Sometimes I said to Him, “How can I tell people in China that you love them when I can’t feel your love myself, and I don’t feel like I love you either? I want to know you. I want to love you with my heart, not just my mind.”
But I never heard God say anything back.
And so I thirsted for Him until the Easter Sunday afternoon when I was 16 years old. I was alone in the church, practicing a vibraharp solo for the evening service, when I just knew it was time. I laid my mallets on the vibraharp, and sat down on the front bench. Looking up to Him, I held up my arms, just like a little child begging her father to hold and love her. And at that moment God’s love for me was so warm and real that I couldn’t help but love Him back!
This encounter with a God so real had an immediate and profound effect.and would be the solid ground on which everything that came afterward was based. I was free, at last, to follow my call to China! All that concerned me, then, was how and when I could get there.
My chance came six years later when a friend put me in touch with Vera McGillivray, a middle-aged English missionary in Hong Kong, who had been born and raised in China. She invited me to come and help in her newly formed church, while I looked around to see what the Lord had called me there to do.

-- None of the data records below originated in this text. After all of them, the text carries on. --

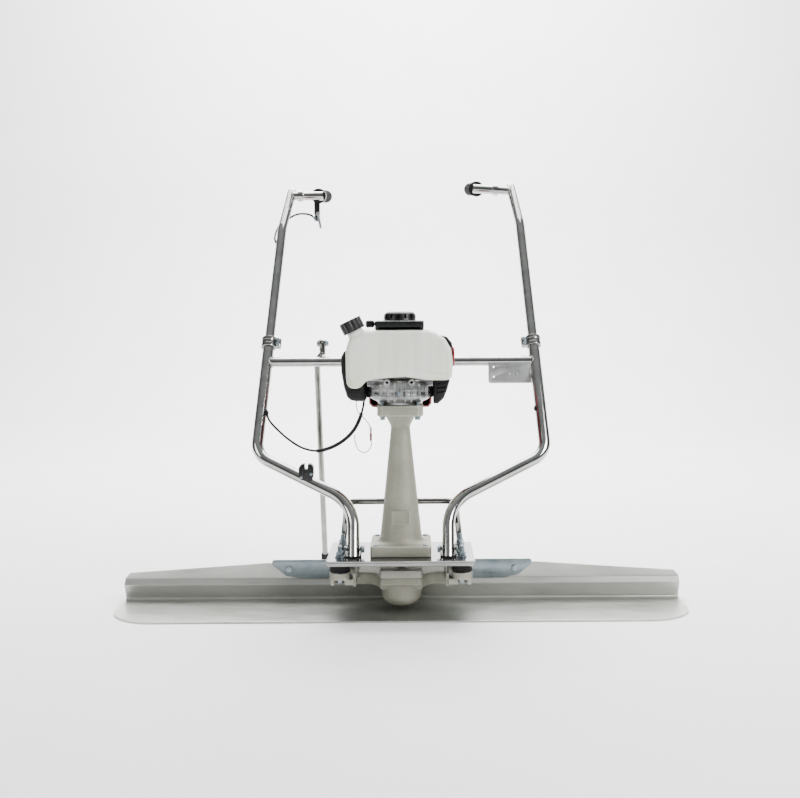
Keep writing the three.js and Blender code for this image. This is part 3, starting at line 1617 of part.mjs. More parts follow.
add(
  "throttle_body",
  cut(
    joined(
      rod(18.5, throttleRoot, throttleEnd, 28),
      box(throttleAt.x - 7, throttleAt.x + 7, throttleAt.y - 4.5, throttleAt.y + 4.5, throttleAt.z, throttleAt.z + 33),
      box(throttleAt.x - 5, throttleAt.x + 4, throttleAt.y - 4, throttleAt.y + 2, throttleAt.z - 16, throttleAt.z + 2),
      rod(4.4, anchorIn, anchorOut, 16),
    ),
    bore(
      GRIP_CORE_R + CLEAR,
      coreRoot(-1),
      coreRoot(-1).addScaledVector(coreWay[-1], 60),
      24,
    ),
  ),
  ...PLASTIC,
);
add(
  "throttle_lever",
  joined(
    rod(5.5, at(leverPivot.x, leverPivot.y - 2.4, leverPivot.z), at(leverPivot.x, leverPivot.y + 2.3, leverPivot.z), 18),
    prismY(
      [
        [leverPivot.x - 3, leverPivot.z],
        [leverPivot.x + 3, leverPivot.z],
        [leverPivot.x + 7.8, leverPivot.z - 31],
        [leverPivot.x + 4, leverPivot.z - 33],
      ],
      leverPivot.y - 2,
      leverPivot.y + 2,
    ),
    rod(3, at(leverPivot.x + 6, leverPivot.y - 3.1, leverPivot.z - 33), at(leverPivot.x + 6, leverPivot.y + 2.4, leverPivot.z - 33), 14),
  ),
  ...BRIGHT,
);

// ---------------------------------------------------------------- throttle cable and stop wire
add("throttle_cable_upper", cord(upperCable, 40, CABLE_R, 8), ...PLASTIC);

add("throttle_cable_lower", cord(lowerCable, 36, CABLE_R, 8), ...PLASTIC);

const wireRun = [
  at(-91, 72, 490 - 0.8),
  at(-94, 68, 470),
  at(-94.6, 66, 440),
  at(-95.7, 65, 428.8),
  at(-92.5, 64, 413.7),
  at(-83.9, 62, 404),
  at(-73.2, 62, 392.3),
  at(-66.5, 62, 381),
  at(-64.6, 62, 370),
  at(-64.4, 62, 352),
  at(-63.6, 62, 341),
  at(-68.9, 63, 330),
  at(-80.7, 64, 324.7),
  at(-92.5, 66, 332.2),
  at(-98.9, 68, 349.4),
  at(-99.5, 71, 362),
];
const connector = rod(2.6, at(-64.6, 62, 379), at(-64.5, 62, 350), 12);
add("stop_wire", cord(wireRun, 40, 1, 6).add(connector), 0x55524e, 0.6, 0);

export default group;
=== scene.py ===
import math

import bmesh
import bpy
from mathutils import Matrix, Vector


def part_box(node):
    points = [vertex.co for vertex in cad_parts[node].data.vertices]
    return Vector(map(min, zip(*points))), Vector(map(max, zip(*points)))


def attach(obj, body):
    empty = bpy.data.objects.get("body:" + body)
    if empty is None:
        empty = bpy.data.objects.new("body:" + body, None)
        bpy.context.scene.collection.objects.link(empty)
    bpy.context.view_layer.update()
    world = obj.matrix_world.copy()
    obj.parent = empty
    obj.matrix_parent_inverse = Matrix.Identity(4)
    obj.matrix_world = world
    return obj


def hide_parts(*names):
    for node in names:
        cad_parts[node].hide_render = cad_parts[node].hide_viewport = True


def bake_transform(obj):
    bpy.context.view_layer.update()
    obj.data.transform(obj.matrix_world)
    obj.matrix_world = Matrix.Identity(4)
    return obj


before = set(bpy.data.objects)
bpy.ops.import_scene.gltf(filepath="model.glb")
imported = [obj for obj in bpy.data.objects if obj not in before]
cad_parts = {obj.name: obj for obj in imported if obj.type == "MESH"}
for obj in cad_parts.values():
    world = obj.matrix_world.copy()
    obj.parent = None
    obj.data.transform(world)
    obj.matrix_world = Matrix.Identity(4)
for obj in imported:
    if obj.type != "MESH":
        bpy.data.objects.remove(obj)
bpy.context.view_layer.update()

# ---------------------------------------------------------------- studio
# A pale floor that curves up into a pale wall behind the machine, as a studio's paper sweep does. Two large
# soft lights stand in front, one hangs overhead and a fourth washes the wall. The room is darker low down
# than high up.
scene = bpy.context.scene
EYE_X, EYE_Y, EYE_Z = 0.034, -2.361, 0.632
LENS = 50.85
SIDE_SHIFT = -0.02
DOWN_SHIFT = -0.1125
ROLL = math.radians(0.35)

eye = bpy.data.objects.new("camera", bpy.data.cameras.new("camera"))
eye.data.lens = LENS
eye.data.sensor_width = 36
eye.data.shift_x = SIDE_SHIFT
eye.data.shift_y = DOWN_SHIFT
eye.data.clip_end = 60
eye.location = (EYE_X, EYE_Y, EYE_Z)
eye.rotation_euler = (math.radians(90), ROLL, 0)
scene.collection.objects.link(eye)
scene.camera = eye

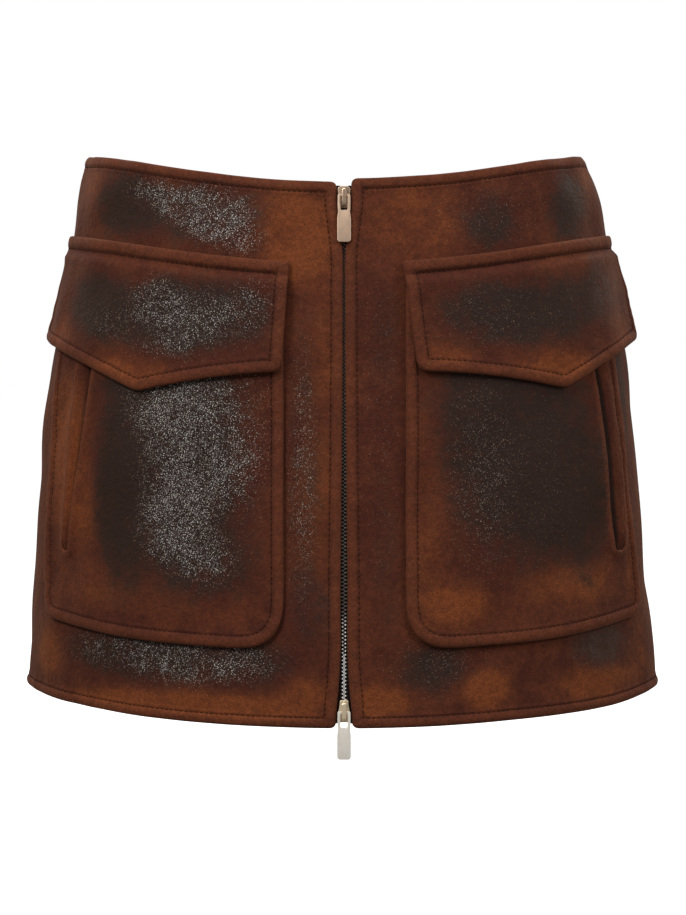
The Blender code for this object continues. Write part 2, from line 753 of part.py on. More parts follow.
def pull(name, slider_z, rise, hangs_plumb, surface):
    """A flat tab with a window under the bar that it hangs by. Its origin is on the hinge axis."""
    corner = []
    for i in range(PULL_ARC_STEPS + 1):
        turn = math.pi / 2 * i / PULL_ARC_STEPS
        x = PULL_HALF_BOTTOM - PULL_CORNER + PULL_CORNER * math.cos(turn)
        corner.append((x, -PULL_LENGTH + PULL_CORNER - PULL_CORNER * math.sin(turn)))
    top = [(PULL_HALF_TOP - PULL_SHOULDER, PULL_BAR), (PULL_HALF_TOP, PULL_BAR - PULL_SHOULDER)]
    side = top + corner
    outline = side + [(-x, z) for x, z in reversed(side)]
    window = [
        (WINDOW_HALF, -PULL_BAR),
        (WINDOW_HALF, -WINDOW_LENGTH),
        (-WINDOW_HALF, -WINDOW_LENGTH),
        (-WINDOW_HALF, -PULL_BAR),
    ]
    mesh_data = bmesh.new()
    edges = []
    for loop in (outline, window):
        ring = [mesh_data.verts.new((x, -PULL_THICKNESS / 2, z)) for x, z in loop]
        edges += [mesh_data.edges.new((ring[i - 1], ring[i])) for i in range(len(ring))]
    bmesh.ops.triangle_fill(mesh_data, use_beauty=True, use_dissolve=False, edges=edges)
    made = bmesh.ops.extrude_face_region(mesh_data, geom=mesh_data.faces[:])
    moved = [item for item in made["geom"] if isinstance(item, bmesh.types.BMVert)]
    bmesh.ops.translate(mesh_data, verts=moved, vec=(0, PULL_THICKNESS, 0))
    bmesh.ops.recalc_face_normals(mesh_data, faces=mesh_data.faces)
    mesh = bpy.data.meshes.new(name)
    mesh_data.to_mesh(mesh)
    mesh_data.free()
    obj = add_object(name, mesh, surface)
    add_bevel(obj, PULL_BEVEL)
    frame = slider_frame(slider_z) @ Matrix.Translation((0, -PULL_OUT, rise))
    obj.matrix_world = Matrix.Translation(frame.to_translation()) if hangs_plumb else frame
    return obj


# ---------------------------------------------------------------- the skirt


def main():
    for obj in list(bpy.data.objects):
        bpy.data.objects.remove(obj, do_unlink=True)
    suede = material("rust brown suede", (0.16, 0.045, 0.017), 0.75)
    tape_cloth = material("dark brown zip tape", (0.03, 0.014, 0.009), 0.9)
    metal = material("pale gold metal", (0.72, 0.57, 0.42), 0.3, metallic=1.0)
    back_panel(suede)
    for side in (LEFT, RIGHT):
        front_panel(side, suede)
        pocket(side, suede)
        flap(side, suede)
        zip_tape(side, tape_cloth)
    slider("slider_top", TOP_SLIDER_Z, 1, metal)
    slider("slider_bottom", BOTTOM_SLIDER_Z, -1, metal)
    pull("pull_top", TOP_SLIDER_Z, TOP_HINGE_RISE, False, metal)
    pull("pull_bottom", BOTTOM_SLIDER_Z, BOTTOM_HINGE_RISE, True, metal)


main()
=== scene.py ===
"""Looks of the suede mini skirt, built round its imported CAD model.

Metres, +Z up. The front faces -Y and the right side, as seen from the front, is +X.
A place on the cloth is an arc, measured round the body from centre front (negative to
the left), and a height z, as in the CAD source.
"""

import math
from collections import namedtuple

import bmesh
import bpy
import numpy as np
from mathutils import Matrix, Vector, geometry


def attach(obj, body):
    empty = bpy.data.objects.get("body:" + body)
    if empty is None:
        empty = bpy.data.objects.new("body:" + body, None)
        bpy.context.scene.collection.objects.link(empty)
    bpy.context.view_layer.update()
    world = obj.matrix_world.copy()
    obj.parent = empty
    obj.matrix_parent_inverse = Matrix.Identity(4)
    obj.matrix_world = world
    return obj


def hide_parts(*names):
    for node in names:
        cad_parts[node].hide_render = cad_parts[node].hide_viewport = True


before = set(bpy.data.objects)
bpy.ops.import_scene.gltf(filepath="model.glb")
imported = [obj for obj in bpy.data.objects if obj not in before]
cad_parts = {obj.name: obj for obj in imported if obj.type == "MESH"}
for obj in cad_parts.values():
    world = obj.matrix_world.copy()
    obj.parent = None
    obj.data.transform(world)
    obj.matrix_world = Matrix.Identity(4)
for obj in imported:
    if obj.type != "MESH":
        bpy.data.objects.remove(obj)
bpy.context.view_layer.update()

# ---------------------------------------------------------------- sizes, as in the CAD source

Section = namedtuple("Section", "z left right front back")
SECTIONS = [
    Section(0.006, 0.1570, 0.1470, 0.1000, 0.1030),
    Section(0.000, 0.1595, 0.1485, 0.1010, 0.1040),
    Section(-0.010, 0.1636, 0.1540, 0.1025, 0.1060),
    Section(-0.025, 0.1670, 0.1595, 0.1050, 0.1090),
    Section(-0.046, 0.1695, 0.1632, 0.1080, 0.1125),
    Section(-0.080, 0.1736, 0.1687, 0.1120, 0.1175),
    Section(-0.120, 0.1815, 0.1760, 0.1160, 0.1220),
    Section(-0.160, 0.1871, 0.1810, 0.1200, 0.1255),
    Section(-0.215, 0.1915, 0.1858, 0.1255, 0.1295),
    Section(-0.255, 0.1942, 0.1887, 0.1295, 0.1325),
    Section(-0.285, 0.1970, 0.1930, 0.1325, 0.1350),
    Section(-0.345, 0.1992, 0.1982, 0.1375, 0.1395),
]
WAIST_DROP_LEFT = 0.0170
WAIST_DROP_RIGHT = 0.0150
WAIST_DROP_BACK = 0.0170
WAIST_DROP_POWER = 3.0
HEM_SIDE_Z = -0.3295
HEM_DROP_FRONT = 0.0098
HEM_DROP_BACK = 0.0030
HEM_DROP_POWER = 1.6
HEM_SAG = 0.0007
HEM_SAG_RIGHT = 0.0012
HEM_SAG_ANGLE = math.radians(56)
FLUTE_DEPTH = 0.0042
FLUTE_TOP_Z = -0.130
FLUTE_TURNS = 5.0
SEAM_GAP = 0.0003

Opening = namedtuple("Opening", "z half")
ZIP_OPENING = [
    Opening(-0.010, 0.0042),
    Opening(-0.030, 0.0041),
    Opening(-0.040, 0.0030),
    Opening(-0.056, 0.0010),
    Opening(-0.087, 0.0007),
    Opening(-0.170, 0.0011),
    Opening(-0.264, 0.0020),
    Opening(-0.300, 0.0022),
    Opening(-0.318, 0.0034),
    Opening(-0.326, 0.0042),
    Opening(-0.340, 0.0047),
]
FLAP_TOP_SIDE_Z = -0.0495
FLAP_TOP_DROP = 0.0160
FLAP_END_LENGTH = 0.0660
FLAP_POINT_LENGTH = 0.0868
FLAP_EDGE_POWER = 1.5
FLAP_BAND_LIFT = 0.0007
FLAP_BAND = 0.0078
FLAP_FIELD_START = 0.0140
FLAP_OVER_POCKET_LIFT = 0.0042
FLAP_LOWER_LIFT = 0.0008
FLAP_SIDE_MARGIN = 0.0080
FLAP_PRESSED = 0.0006
FLAP_PRESSED_LOW = 0.0003
FLAP_BAND_SINK = 0.0009
FLAP_BAND_STANDS = 0.0006
FLAP_PRESSED_THIN = 0.38  # the share of its thickness that the pressed end loses
POCKET_BELOW_FLAP_TOP = 0.0150
POCKET_ABOVE_HEM = 0.0450
POCKET_OUTER_RISE = 0.0035
POCKET_RISE_START = math.radians(35)
POCKET_OUTER_ARC = 0.2000
POCKET_BULGE = 0.0014
LAY_GAP = 0.0006
LIP_RISE = 0.0014
LIP_WIDTH = 0.0070
LIP_FADE_TOP_Z = -0.118
LIP_FULL_Z = -0.150
LIP_FOOT_Z = -0.242
LIP_FOOT_FADE = 0.015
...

My parents and the church folks agreed that this was a good opportunity for me. They would be my sending agency and my prayer partners. Once the decision was made, I applied for American citizenship to make my eventual return to the USA easier, took all of my shots, booked a passage on a freighter and packed my trunk. In a matter of months, I was on my way!
Then, while boarding the train that night, I heard my mother cry, for the first time since preparations for this day had begun; and the feelings of sadness and loss that had been building up inside over the past two weeks suddenly overwhelmed me. I found a seat in the dimly lit car and cried until daylight when embarrassment at being seen by other passengers made me stop.

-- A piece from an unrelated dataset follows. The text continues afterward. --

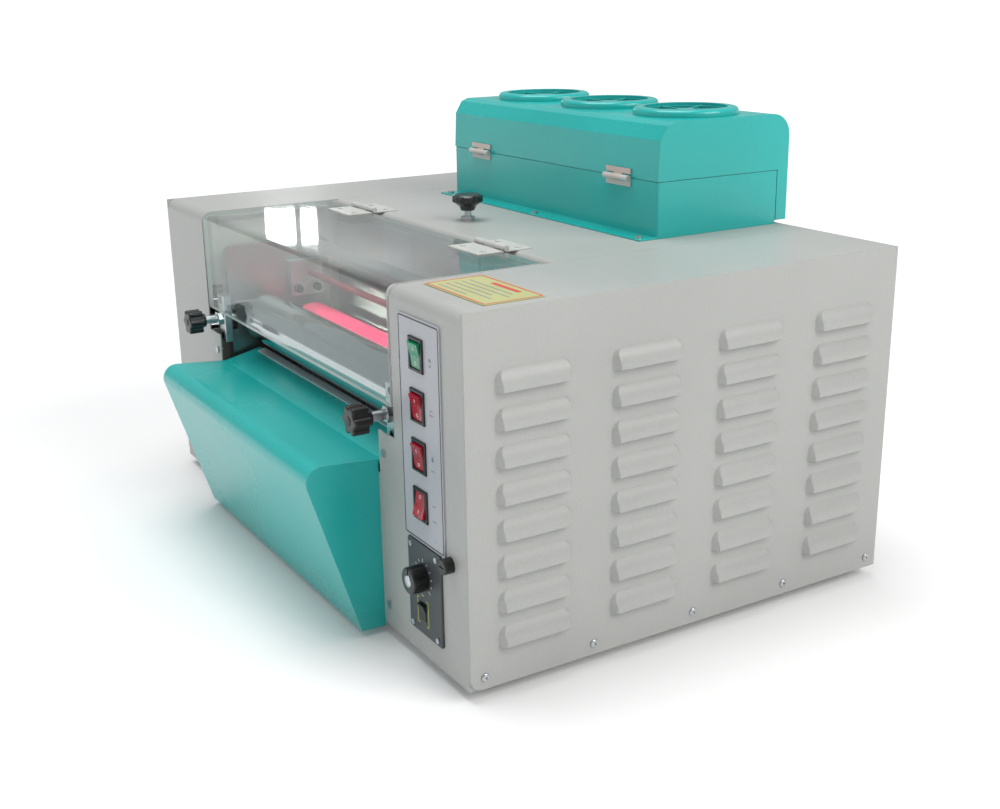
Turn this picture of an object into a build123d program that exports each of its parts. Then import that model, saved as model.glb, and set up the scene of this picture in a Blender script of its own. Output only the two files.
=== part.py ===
"""Tabletop roller varnish coater with a lamp house, as separate named pieces.

Frame: X to the operator's right, Y to the back, Z up. The origin lies on the table,
under the middle of the whole machine. All lengths are in millimetres.
"""
import math
import os

from build123d import *

os.makedirs("parts", exist_ok=True)

# ---------------------------------------------------------------- overall sizes
case_width = 770
case_depth = 508
case_height = 350
foot_height = 12
sheet = 1.5
corner_radius = 13

hood_reach = 82
front_y = -220
rear_y = front_y + case_depth
floor_z = foot_height
top_z = floor_z + case_height
half_width = case_width / 2
inner_half = half_width - sheet

# the roller bay between the two towers
bay_half = 252
bay_sill_z = 216
hood_sill_z = 172
hood_cut_half = 218
bay_back_y = front_y + 178
seam = 0.5
over = 1

# clearances
running = 0.08
snug = 0.05
roller_gap = 0.3

# frame plates that carry the rollers
plate_middle_x = 230
plate_thick = 12
plate_inner_x = plate_middle_x - plate_thick / 2
plate_outer_x = plate_middle_x + plate_thick / 2
plate_front_y = front_y + 18
plate_rear_y = -68
plate_top_z = 322

# rollers
roller_radius = 30
rubber_thick = 6
roller_half = 192
journal_radius = 10
metering_y = front_y + 55
metering_z = 234
nip_pitch = 2 * roller_radius + roller_gap
nip_slope = math.radians(16.6)
coating_y = metering_y + nip_pitch * math.cos(nip_slope)
coating_z = metering_z - nip_pitch * math.sin(nip_slope)
impression_y = coating_y
impression_z = coating_z - nip_pitch

# sliding blocks of the metering roller and their screws
block_width = 16
block_height = 30
block_front_y = metering_y - 30
block_rear_y = metering_y + 18
block_flange = 4
carriage_travel = 3
slot_rear_y = block_rear_y + 4
end_bar_thick = 10
end_bar_width = 20
end_bar_height = 58
end_bar_front_y = plate_front_y - end_bar_thick
screw_radius = 5
star_knob_radius = 15
star_knob_length = 22
star_knob_rear_y = front_y - 14

# gears on the left journals
gear_teeth = 30
gear_width = 12
gear_x = -268
module = nip_pitch / gear_teeth

# conveyor
conveyor_radius = 15
conveyor_half = 200
conveyor_belt_half = 205
conveyor_belt_thick = 1.5
idler_y = -55
drive_y = 258
conveyor_z = 166.5
belt_gap = 0.3

# lamp house
lamp_half = 213
lamp_front_y = front_y + 335
lamp_rear_y = front_y + 500
lamp_base_height = 59
lamp_seam = 0.5
lid_top_z = top_z + 120
lid_rear_y = front_y + 516
lid_wall = 2
lid_base_z = top_z + lamp_base_height + lamp_seam
lamp_hinge_x = 145
lamp_hinge_width = 44
vent_radius = 58
vent_pitch = 142
vent_y = front_y + 427
vent_height = 8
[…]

This intense grief at leaving my family and friends had come as total surprise. In all the years of living with my “call,” I had thought only of how important it was for me to go and tell Chinese people about the God they didn’t know who loved them very much. I had never thought of all that would be happening in my family during the five years I expected to be away – weddings, babies, graduations, illnesses, maybe even deaths; and I would be too far away to know and share these things with them. I wouldn’t even have a phone! How could I bear it?
“I can't go!" I told God, with a heavy heart and many bitter tears. And as I did, I felt his answer. "I love you, and I am sending you because that is the very best place on earth for you. You needn’t think of yourself as a martyr. I'm not sacrificing you for other people. I wouldn’t send you there if it wasn’t good for you.” Somehow, just knowing this helped me to say all the difficult good-byes without letting anyone see my tears.
But here I was on the train, as planned, and that knowledge didn't bring me any comfort at all!